Notice that a simple evaluation algorithm works here: if you see a number, push it onto a stack; if you see an operator, pop the top two operands off the stack, apply it to the two operands, then push the result back onto the stack. Repeat until the stack contains one number, which is the result.

Do Exercises Part D

A Grammar for RPN

Here’s a grammar that describes RPN strings: \[ \begin{align*} S & \rightarrow \_ S \mid SP \mid NS \mid \epsilon \\ N & \rightarrow ND \mid D \\ D & \rightarrow 0 \mid 1 \mid \cdots \mid 9 \\ P & \rightarrow + \mid - \mid * \mid / \\ \end{align*} \] Here, the terminals are \(\Sigma = \{0, 1, \ldots, 9, +, -, *, /, \_\}\), where the underscore \(\_\) is used as a visible representation of a space character. Let’s start to understand this by attaching some intuitive meaning to the nonterminals:

S is the start symbol; it constitutes a list of numbers and operators, possibly separated by spaces
N is a number; it has one or more digits
D is a single digit
P is an operator

This grammar basically describes a space-separated list of integers and operators.

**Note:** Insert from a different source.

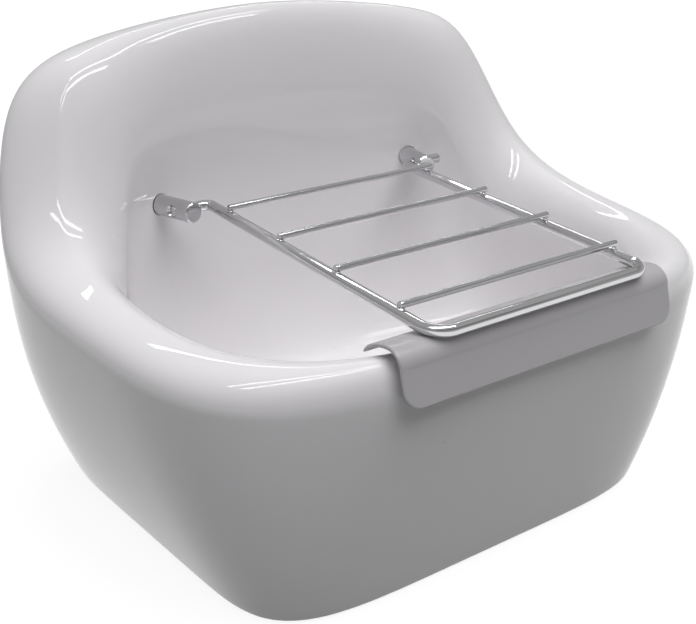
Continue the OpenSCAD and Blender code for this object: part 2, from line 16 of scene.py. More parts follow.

Notice that it doesn’t require a matched number of numbers and operators; this grammar allows expressions like 1 2 3 +, which perhaps could evaluate to 6, but also expressions like 6 7 8 / or + 1. The interpretation of such expressions isn’t our concern for now: as long as the string is a list of numbers and operators, we’ll parse it.